Решая эту труднейшую задачу, Ю.К.Щуцкий, естественно, обратился к огромной литературе, выросшей вокруг "И цзина" за две тысячи лет. Эта литература образует плотную стену, преграждающую доступ к цитадели – к самому памятнику, но в ней есть и врата, через которые можно к этой цитадели пробраться. В том, что ключ к таким вратам должен существовать, сомневаться нельзя: над "И цзином" задумывались многие выдающиеся умы, крупнейшие мыслители Китая и Японии; некоторые из них имеют несомненное право занять место в первом ряду великих мыслителей человечества.

В высшей степени интересно, у кого Ю.К.Щуцкий стал искать ключ к "И цзину". Как это видно из его работы и как известно тем, кто в свое время следил за его научным путем, он усердно изучал ицзиновскую литературу, прежде всего, конечно, ту, которая появилась на родине "И цзина", т.е. китайскую, но вслед за ней и ту, которая представляет ответвление китайской, – японскую. При этом он не ограничился лишь той ее частью, которая написана на китайском языке, но обратил внимание и на те работы об "И цзине", которые японские исследователи создавали на своем родном языке. Уже этим одним Ю.К.Щуцкий сразу выдвинулся вперед из ряда европейских синологов, занимавшихся "И цзином", даже лучшие из них считали возможным обходить синологию японскую. Ю.К.Щуцкий обратился к этой синологии, причем не только к старой, созданной в русле китайской традиции, но и к новой, которая сочетает элементы старой традиции с приемами современного научного исследования.

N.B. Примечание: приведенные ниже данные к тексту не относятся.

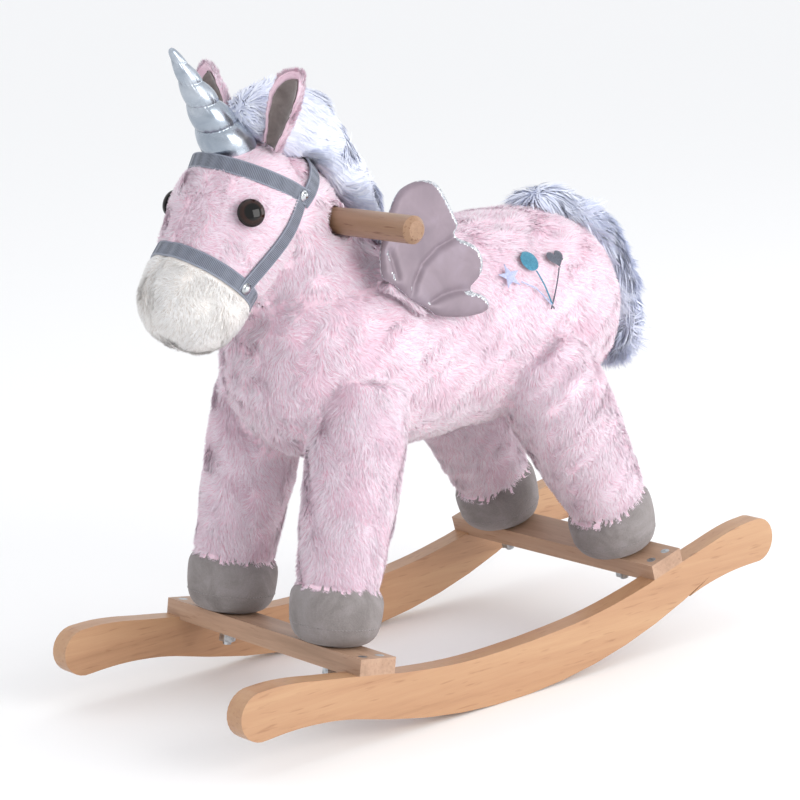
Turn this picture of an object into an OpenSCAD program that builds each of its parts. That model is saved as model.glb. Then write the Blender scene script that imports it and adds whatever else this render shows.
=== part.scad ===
// Plush unicorn rocking horse on two wooden rockers.
// Units are millimetres, +Z up, the horse faces -Y and its left side is +X.
// Every piece is drawn in a level build frame, then the whole toy is leaned
// forward by rest_lean. The soles are a run of flats, and it stands on the
// one set at that angle.

/* [Rockers] */
// Width over the outside faces of the two rockers
frame_w = 280; // [240:1:340]
// Thickness of a rocker board
rocker_t = 20; // [15:1:26]
// Radius of the rocking arc
rock_r = 590; // [450:5:800]
// Nose-down lean when the toy stands free
rest_lean = 2.5; // [0:0.5:8]

/* [Crossbars] */
// Distance of each crossbar from the middle of the rockers
bar_u = 179; // [150:1:210]
// Width of a crossbar
bar_w = 39; // [30:1:50]
// Thickness of a crossbar where it sits on a rocker
bar_t = 14.5; // [10:0.5:22]
// How far the bar drops between the rockers
bar_drop = 2.5; // [0:0.5:5]

/* [Legs] */
// Sideways distance of a front leg from the middle
front_leg_x = 75; // [60:1:90]
// Sideways distance of a hind leg from the middle
rear_leg_x = 80; // [60:1:90]
// Diameter of the wooden post inside a leg
post_d = 26; // [20:1:32]
// Length of the wooden post inside a leg
post_len = 212; // [180:1:230]

/* [Handle] */
// Diameter of the handle dowel
handle_d = 24; // [20:1:30]
// Length of the handle dowel
handle_len = 296; // [240:1:340]

/* [Soft parts] */
// Thickness of the plush cloth
cloth_t = 2.5; // [1.5:0.5:4]
// Largest radius of the barrel of the body
body_r = 101; // [90:1:110]
// Length of an ear above its seam
ear_len = 76; // [50:1:90]
// Backward tilt of the left ear
ear_left_back = 10; // [-10:1:40]
// Backward tilt of the right ear
ear_right_back = 0; // [-10:1:40]
// Outward tilt of the left ear
ear_left_splay = 30; // [0:1:40]
// Outward tilt of the right ear
ear_right_splay = 20; // [0:1:40]
// Thickness of a wing
wing_t = 10; // [6:0.5:16]

/* [Trim] */
// Width of the bridle webbing
strap_w = 14; // [10:0.5:20]
// Thickness of the bridle webbing
strap_t = 1.8; // [1:0.1:3]
// Diameter of an eye
eye_d = 24; // [18:1:30]

/* [Hidden] */
round_fn = 64;
lean_shift_y = 66.5 * sin(rest_lean);
lean_shift_z = rock_r * (1 - cos(rest_lean));
leg_u = 176;
bar_slope = 12;
rocker_x = frame_w / 2 - rocker_t;
seat_v = 67.4;
body_v = 315;
head_u = -177.6;
head_v = 453.4;
head_tilt = 41.7;
neck_u = -79.8;
neck_v = 331.5;
neck_tilt = 28.2;
handle_u = -106;
handle_v = 439.5;
wing_lean = 11;

pine = [0.87, 0.68, 0.47];
beech = [0.86, 0.65, 0.47];
ply = [0.80, 0.66, 0.46];
steel = [0.75, 0.76, 0.78];
pink = [0.95, 0.82, 0.85];
fluff = [0.93, 0.93, 0.91];
cream = [0.92, 0.90, 0.86];
lilac = [0.88, 0.88, 0.94];
suede = [0.60, 0.57, 0.54];
taupe = [0.36, 0.32, 0.30];
silver = [0.74, 0.75, 0.77];
webbing = [0.53, 0.57, 0.62];
satin = [0.80, 0.74, 0.76];
black = [0.05, 0.04, 0.04];

// ---------- curve helpers ----------

// One point of a smooth curve between b and c
function curve_point(a, b, c, d, s) =
    0.5 * (2 * b + (c - a) * s + (2 * a - 5 * b + 4 * c - d) * s * s
    + (3 * b - a - 3 * c + d) * s * s * s);

// A smooth curve through every point, n steps between neighbours
function smooth(p, n) = let (m = len(p) - 1)
    concat([for (i = [0 : m - 1], k = [0 : n - 1])
        curve_point(p[max(i - 1, 0)], p[i], p[i + 1], p[min(i + 2, m)], k / n)], [p[m]]);

function mirrored(p) = [for (i = [len(p) - 1 : -1 : 0]) [-p[i][0], p[i][1]]];

// ---------- placing ----------

// Leans the level toy onto the floor
module rest() {
    translate([0, lean_shift_y, lean_shift_z]) rotate([rest_lean, 0, 0]) children();
}

// Frame of a leg pair: z runs up the posts from the top of the crossbar
module leg_frame(side, x = 0) {
    translate([x, side * bar_u, seat_v]) rotate([side * bar_slope, 0, 0])
        translate([0, side * (leg_u - bar_u), bar_t]) children();
}

// Body frame: z runs along the barrel from nose to tail
module body_frame() {
    translate([0, 0, body_v]) rotate([-90, 0, 0]) children();
}

// Neck frame: z runs up the neck
module neck_frame() {
    translate([0, neck_u, neck_v]) rotate([neck_tilt, 0, 0]) children();
}

// Head frame: z runs from the skull to the tip of the muzzle, +Y is the brow
module head_frame() {
    translate([0, head_u, head_v]) rotate([180 - head_tilt, 0, 0]) children();
}

// ---------- turned soft shapes, g grows or shrinks them ----------

module turned(p, g) {
    rotate_extrude($fn = round_fn) offset_profile(p, g);
}

// Profile points are [radius, height]; g moves the wall outwards
module offset_profile(p, g) {
    m = len(p) - 1;
    polygon([for (i = [0 : m]) [max(p[i][0] + (i == 0 || i == m ? 0 : g), 0),
        p[i][1] + (i == 0 ? -g : i == m ? g : 0)]]);
}

body_profile = [[0, -190], [34, -187], [62, -175], [84, -152], [97, -118], [101, -70], [101, 0],
    [101, 70], [101, 120], [97, 160], [84, 194], [62, 217], [34, 229], [0, 232]];
neck_profile = [[0, -30], [84, -30], [80, 15], [71, 50], [64, 82], [60, 112], [58, 140], [54, 158],
    [44, 172], [26, 185], [0, 189]];
head_profile = [[0, -66], [26, -61.5], [47, -46], [59, -25], [62.5, 0], [61, 20], [56, 42],
    [51, 62], [50, 86], [47, 104], [38, 119], [22, 130], [0, 134]];
front_leg_profile = [[0, 50], [41, 50], [42, 66], [43.5, 90], [46, 125], [47.5, 160], [47, 200],
    [42, 232], [0, 246]];
rear_leg_profile = [[0, 50], [42, 50], [44, 66], [48, 100], [52, 140], [54, 180], [51, 212],
    [42, 238], [0, 248]];
hoof_profile = [[0, 0], [25, 0], [34, 4], [39.5, 13], [41.5, 28], [41.5, 44], [39, 57], [0, 57]];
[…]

Такова была первая особенность Ю.К.Щуцкого как исследователя "И цзина". Была и вторая, не менее существенная.

Знание обширной китайской литературы об "И цзине" позволило Ю.К.Щуцкому избежать обычного пути европейских переводчиков "И цзина", да и вообще китайской классической литературы. Переводы этих классиков появились в XVIII-XIX вв. Лучшие из переводчиков подготавливали свои переводы в Китае. Это был тогда цинский Китай, феодальный Китай абсолютистского маньчжурского режима. Мы знаем, каково было состояние классической филологии в Китае того времени. Маньчжурское правительство, особенно в годы царствования Кан-си и Цянь-луна, превосходно учло значение идеологии и поняло, что традиционное конфуцианство может стать серьезной идеологической опорой абсолютистского режима, если конфуцианскую мысль направить в соответствующее русло и обставить ее разъяснительной литературой[182]. Это было важно еще и потому, что в составе конфуцианства таилась и идеологическая оппозиция, оперировавшая теми же понятиями, положениями, идеями, как и та линия, которая была взята правительством на вооружение. Нам известна борьба, которую вели друг с другом эти две линии, известно и то, какие меры принимались правительством для того, чтобы на поверхности всегда была именно охранительная линия конфуцианства. Поэтому европейские синологи XVIII-XIX вв., работая в Китае, имели дело главным образом с той литературой, через которую и предлагалось подходить к классикам. Тем самым они подпадали под влияние определенной, во всяком случае ограниченной, линии философской мысли. Совершенно другим путем пошел Ю.К.Щуцкий. Он, конечно, знал цинскую комментаторскую литературу, но главное внимание его привлекли две работы: статьи Чжан Сюэ-чэна (1738-1801) и монография Пи Си-жуя (1850-1908). Это были работы исследовательского характера, написанные в русле критического направления классической филологии Китая цинского времени. Об их научной ценности свидетельствует факт переиздания их в наши дни в Китайской Народной Республике[183]. Ю.К.Щуцкому принадлежит честь быть первым из европейских синологов, сумевших понять научную важность трудов этих китайских ученых.